The mark of “apostolic” simply means that the teaching power of the Twelve Apostles is handed down through history to the Bishops.  Peter, the leader of the Apostles, handed down his authority as leader to his successor Linus, and likewise Linus to Anacletus so on and so forth to the present Bishop of Rome Benedict XVI.  The other Apostles handed their authority down to their successors and finally to the Bishops of the world today.  Through this apostolic succession, the Church maintains orthodox doctrine (the faith handed down by Jesus to the Apostles) and the ability to confect sacraments (the physical means by which God infuses grace to the people).

The Eastern Orthodox share with the Catholic Church the mark of apostolic succession, being able to trace the pedigree of Bishops back to the Fathers and the Apostles.  Protestants are not so lucky.  Unfortunately the furthest they can trace their lineage is the early 1500s to an Augustinian monk called Martin Luther.  However, most Protestant communities reject the concept of apostolic succession altogether so let them not be called hypocrites.

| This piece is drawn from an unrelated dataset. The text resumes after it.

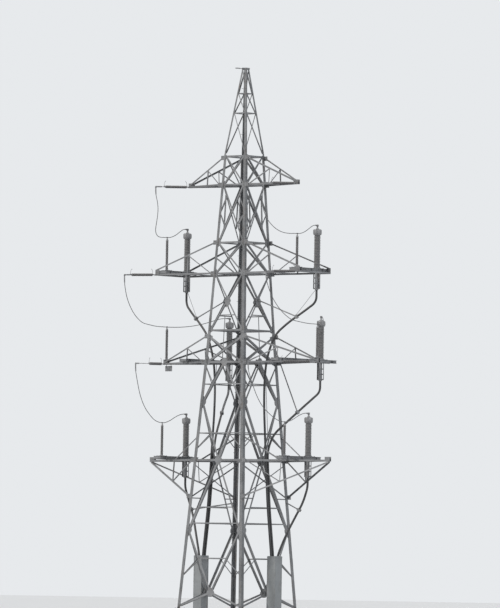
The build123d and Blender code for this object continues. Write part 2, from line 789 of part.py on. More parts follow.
def cable_supports(routes):
    """Clamps and struts that carry the cables clear of the tower."""
    middle_x = half(CROSSING_Z - STRUT_PLATE) - UPPER_LEG[1]
    right = Vector(1, 0, 0)
    back = Vector(0, 1, 0)
    seat_2 = Vector(middle_x, 0, CROSSING_Z)
    seat_3 = seat_on_leg(STRUT_3_Z, STRUT_3_INSET, 1)
    seat_4 = seat_on_leg(STRUT_4_Z, STRUT_4_INSET, 0)
    return [
        clamp_strut(routes["cable_2"], 2, seat_2, right, STRUT_STANDOFF),
        clamp_strut(routes["cable_3"], 2, seat_3, back, STRUT_3_STANDOFF),
        clamp_strut(routes["cable_4"], 2, seat_4, right, STRUT_STANDOFF),
    ]


def cleat(z):
    """Block that holds the cables side by side, on a bracket from a level bar of the body."""
    reach = CABLE_DIAMETER / 2 + CLEAT_MARGIN
    x = half(z) + CABLE_STANDOFF
    y = CABLE_SPREAD + reach
    block = box(x - reach, x + reach, -y, y, z - CLEAT_HALF, z + CLEAT_HALF)
    along = Vector(half(z) - half(z + CLEAT_HALF), 0, -CLEAT_HALF).normalized()
    for middle in (Vector(x, -CABLE_SPREAD, z), Vector(x, CABLE_SPREAD, z)):
        hole_plane = Plane(origin=middle - along * 2 * reach, z_dir=along)
        block = block - Solid.make_cylinder(CABLE_DIAMETER / 2 + SEAT_GAP, 4 * reach, hole_plane)
    wide, deep = CLEAT_BRACKET
    bracket = box(half(z) - LOWER_LEG[1] + 2, x - reach + 5, -wide, wide, z - deep, z + deep)
    return join([block, bracket])


def cable_guard():
    """Steel casing round the cables where they come down to the ground, open at the top."""
    reach = GUARD_WIDTH / 2
    inner = reach - GUARD_WALL
    shell = box(GUARD_X - reach, GUARD_X + reach, -reach, reach, 0, GUARD_HEIGHT) - box(
        GUARD_X - inner, GUARD_X + inner, -inner, inner, 0, GUARD_HEIGHT
    )
    wide, deep = GUARD_BRACKET
    seat_x = half(BASE_MID_Z) - LOWER_LEG[1] + 2
    bracket = box(seat_x, GUARD_X - reach + 5, -wide, wide, BASE_MID_Z - deep, BASE_MID_Z + deep)
    return join([shell, bracket])


def earth_wire_clamp():
    """Dead-end clamp of the earth wire on the lug of the cap."""
    middle_y = -HALF_APEX - PEAK_CAP_OVERHANG - EARTH_CHEEK_REACH
    middle_z = APEX_Z + PEAK_CAP_RIM / 2
    gap = PEAK_LUG_HALF + SEAT_GAP
    outer = gap + EARTH_CHEEK
    low_y = middle_y - EARTH_CHEEK_REACH
    low_z = middle_z - 25
    high_z = middle_z + 25
    cheeks = [box(x, x + EARTH_CHEEK, low_y, middle_y + 30, low_z, high_z) for x in (-outer, gap)]
    bridge = box(-outer, outer, low_y, middle_y - 32, low_z, high_z)
    wide = EARTH_CLAMP_RADIUS
    length = EARTH_CLAMP_LENGTH
    outline = [(0, 0), (14, 0), (14, 160), (wide, 175), (wide, length - 40), (14, length), (0, length)]
    start = Plane(origin=(0, middle_y - 35, middle_z), z_dir=(0, -1, -0.03))
    body = turned(outline).moved(start.location)
    return join([body, bridge] + cheeks)


def jumper_routes():
    """Routes of the three jumpers on the right: line clamp, over the arrester, to the sealing end."""
    half_jumper = JUMPER_DIAMETER / 2 + SEAT_GAP
    rest_2 = platform_top(ARM_2_Z) + ARRESTER_RISE + half_jumper
    rest_3 = ARM_3_Z + TIP_CHEEK_HEIGHT + ARRESTER_RISE + half_jumper
    rest_4 = platform_top(ARM_4_Z) + ARRESTER_RISE + half_jumper
    x2, x3, x4 = PLATFORM_2[0], PLATFORM_3[0], PLATFORM_4[0]
    end_2 = platform_top(ARM_2_Z) + SEAT_GAP + SEALING_HEIGHT - TERMINAL_DROP
    end_3 = platform_top(ARM_3_Z) + SEAT_GAP + SEALING_HEIGHT - TERMINAL_DROP
    end_4 = platform_top(ARM_4_Z) + SEAT_GAP + SEALING_HEIGHT - TERMINAL_DROP
    start_1 = string_foot(ARM_1_Z)
    start_2 = string_foot(ARM_2_Z)
    start_3 = string_foot(ARM_3_Z)
    lug_3 = Vector(*FACING_3, 0).normalized() * TERMINAL_LUG
    return {
        "jumper_1": [
            (STRING_1_END[0], STRING_1_END[1], start_1),
            (STRING_1_END[0], STRING_1_END[1], start_1 - 290),
            (3470, -2585, start_1 - 660),
            (3450, -2545, start_1 - 1050),
            (3550, -2480, start_1 - 1450),
            (3730, -2370, start_1 - 1830),
            (3945, -2175, start_1 - 2140),
            (4120, -1830, rest_2 + 20),
            (4255, -1400, rest_2 - 25),
            (x2, ARRESTER_2_Y - 200, rest_2),
            (x2, ARRESTER_2_Y + 200, rest_2),
            (x2, -250, rest_2 + 130),
            (x2, 120, rest_2 + 350),
            (x2, 375, end_2),
            (x2, SEALING_2_Y - TERMINAL_LUG, end_2),
        ],
        "jumper_2": [
            (STRING_2_END[0], STRING_2_END[1], start_2),
            (STRING_2_END[0], STRING_2_END[1], start_2 - 280),
            (4720, -3490, start_2 - 650),
            (4765, -3320, start_2 - 1030),
            (4805, -3070, start_2 - 1400),
            (4855, -2750, start_2 - 1740),
            (4900, -2360, start_2 - 2030),
            (4945, -1920, start_2 - 2250),
            (4990, -1445, rest_3 + 75),
            (5010, -970, rest_3 + 20),
            (5025, -605, rest_3 + 2),
            (ARRESTER_3_X + 20, -215, rest_3),
            (ARRESTER_3_X - 20, 215, rest_3),
            (4855, 645, rest_3 + 12),
            (4630, 1025, rest_3 + 45),
            (4345, 1335, rest_3 + 105),
            (4050, 1615, rest_3 + 195),
            (3750, 1885, rest_3 + 310),
            (3525, 2115, rest_3 + 430),
            (x3 + lug_3.X * 2.9, SEALING_3_Y + lug_3.Y * 2.9, end_3),
            (x3 + lug_3.X, SEALING_3_Y + lug_3.Y, end_3),
        ],
        "jumper_3": [
            (STRING_3_END[0], STRING_3_END[1], start_3),
            (STRING_3_END[0], STRING_3_END[1], start_3 - 280),
            (3750, -3600, start_3 - 650),
            (3785, -3450, start_3 - 1040),
            (3825, -3265, start_3 - 1440),
            (3860, -3030, start_3 - 1830),
            (3905, -2715, start_3 - 2180),
            (3965, -2330, start_3 - 2460),
            (4020, -1930, rest_4 + 110),
            (x4, ARRESTER_4_Y - 200, rest_4),
            (x4, ARRESTER_4_Y + 200, rest_4),
            (x4, -690, rest_4 + 130),
            (x4, -335, rest_4 + 310),
            (x4, 10, rest_4 + 440),
            (x4, 260, end_4),
            (x4, SEALING_4_Y - TERMINAL_LUG, end_4),
        ],
    }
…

The mark of apostolic succession is paramount in discerning the true Church of Jesus Christ, because as Christ laid hands on his  Apostles and gave them authority, so must the Apostles also lay hands on their successors giving them authority.  This process is called ordination.  Through ordination, ordinary men are able to act in persona Christi, in the person of Christ.  For this reason a priest wears robes and vestments.  He puts on clothes that are not his own to symbolize that when saying Mass or hearing Confessions he is not acting in himself or by his own power, but by the power of God as Jesus Christ.


Catholicism, also, is a distinctly intelligent faith.  In that if a dogma or teaching cannot be explained logically, it cannot be promulgated.  Many other Christians follow Martin Luther’s example, who suggested we “pluck the eyes out of our reason” and blindly follow religious faith.  This ideology has resulted in opposition to the geocentric theory of the solar system, as well as flat out refusal of Darwin’s theory of evolution.  The Catholic Church sees no dichotomy between religious faith and reason (science and philosophy).  Blessed Pope John Paul II said, “Reason and faith cannot be separated without diminishing the capacity of men and women to know themselves, the world, and God in an appropriate way.”  This is perhaps the Church’s most interesting feature.  It has found the healthy medium between the high mysticism of the Eastern Churches and the intellectual fervor of St. Thomas Aquinas and Copernicus.

            Of course there will be more to say on these subjects, but for now enough pontificating.  In later posts I shall explore in more depth the themes of this article and the mystery (and manners as O’Connor would put it) of the one, holy, catholic, and apostolic Church established by God for the salvation of souls.